» **EXERCISE TASK**: Exactly reproduce each line of the listing that follows.

—————

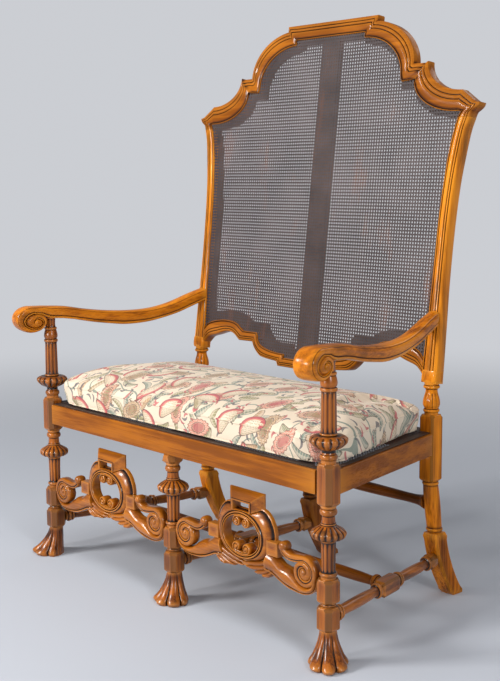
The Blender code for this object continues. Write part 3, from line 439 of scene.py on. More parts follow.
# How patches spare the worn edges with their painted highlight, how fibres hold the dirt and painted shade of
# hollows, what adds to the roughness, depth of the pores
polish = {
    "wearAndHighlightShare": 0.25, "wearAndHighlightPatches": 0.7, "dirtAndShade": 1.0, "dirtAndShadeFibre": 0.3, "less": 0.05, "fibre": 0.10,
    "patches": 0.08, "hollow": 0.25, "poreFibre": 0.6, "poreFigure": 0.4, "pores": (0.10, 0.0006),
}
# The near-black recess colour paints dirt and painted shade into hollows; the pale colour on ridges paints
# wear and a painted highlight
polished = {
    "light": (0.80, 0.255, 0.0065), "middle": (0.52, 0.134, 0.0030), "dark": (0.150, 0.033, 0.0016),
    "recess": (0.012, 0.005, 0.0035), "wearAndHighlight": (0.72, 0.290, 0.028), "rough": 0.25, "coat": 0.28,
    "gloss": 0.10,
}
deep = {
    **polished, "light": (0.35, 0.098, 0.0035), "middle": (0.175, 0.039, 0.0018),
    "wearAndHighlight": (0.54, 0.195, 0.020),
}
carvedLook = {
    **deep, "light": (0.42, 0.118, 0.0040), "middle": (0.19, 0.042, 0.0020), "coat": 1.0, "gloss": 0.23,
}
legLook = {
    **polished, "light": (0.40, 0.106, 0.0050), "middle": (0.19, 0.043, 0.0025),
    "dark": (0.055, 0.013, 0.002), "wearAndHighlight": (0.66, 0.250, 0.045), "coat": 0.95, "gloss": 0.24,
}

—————

» **EXERCISE RESULT**:
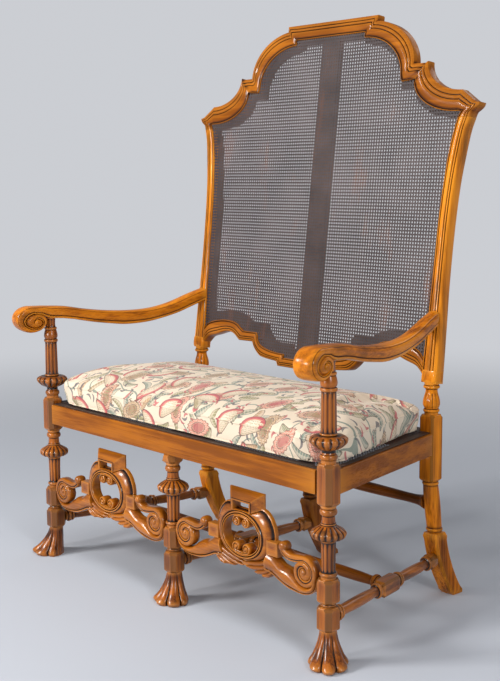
The Blender code for this object continues. Write part 3, from line 439 of scene.py on. More parts follow.
# How patches spare the worn edges with their painted highlight, how fibres hold the dirt and painted shade of
# hollows, what adds to the roughness, depth of the pores
polish = {
    "wearAndHighlightShare": 0.25, "wearAndHighlightPatches": 0.7, "dirtAndShade": 1.0, "dirtAndShadeFibre": 0.3, "less": 0.05, "fibre": 0.10,
    "patches": 0.08, "hollow": 0.25, "poreFibre": 0.6, "poreFigure": 0.4, "pores": (0.10, 0.0006),
}
# The near-black recess colour paints dirt and painted shade into hollows; the pale colour on ridges paints
# wear and a painted highlight
polished = {
    "light": (0.80, 0.255, 0.0065), "middle": (0.52, 0.134, 0.0030), "dark": (0.150, 0.033, 0.0016),
    "recess": (0.012, 0.005, 0.0035), "wearAndHighlight": (0.72, 0.290, 0.028), "rough": 0.25, "coat": 0.28,
    "gloss": 0.10,
}
deep = {
    **polished, "light": (0.35, 0.098, 0.0035), "middle": (0.175, 0.039, 0.0018),
    "wearAndHighlight": (0.54, 0.195, 0.020),
}
carvedLook = {
    **deep, "light": (0.42, 0.118, 0.0040), "middle": (0.19, 0.042, 0.0020), "coat": 1.0, "gloss": 0.23,
}
legLook = {
    **polished, "light": (0.40, 0.106, 0.0050), "middle": (0.19, 0.043, 0.0025),
    "dark": (0.055, 0.013, 0.002), "wearAndHighlight": (0.66, 0.250, 0.045), "coat": 0.95, "gloss": 0.24,
}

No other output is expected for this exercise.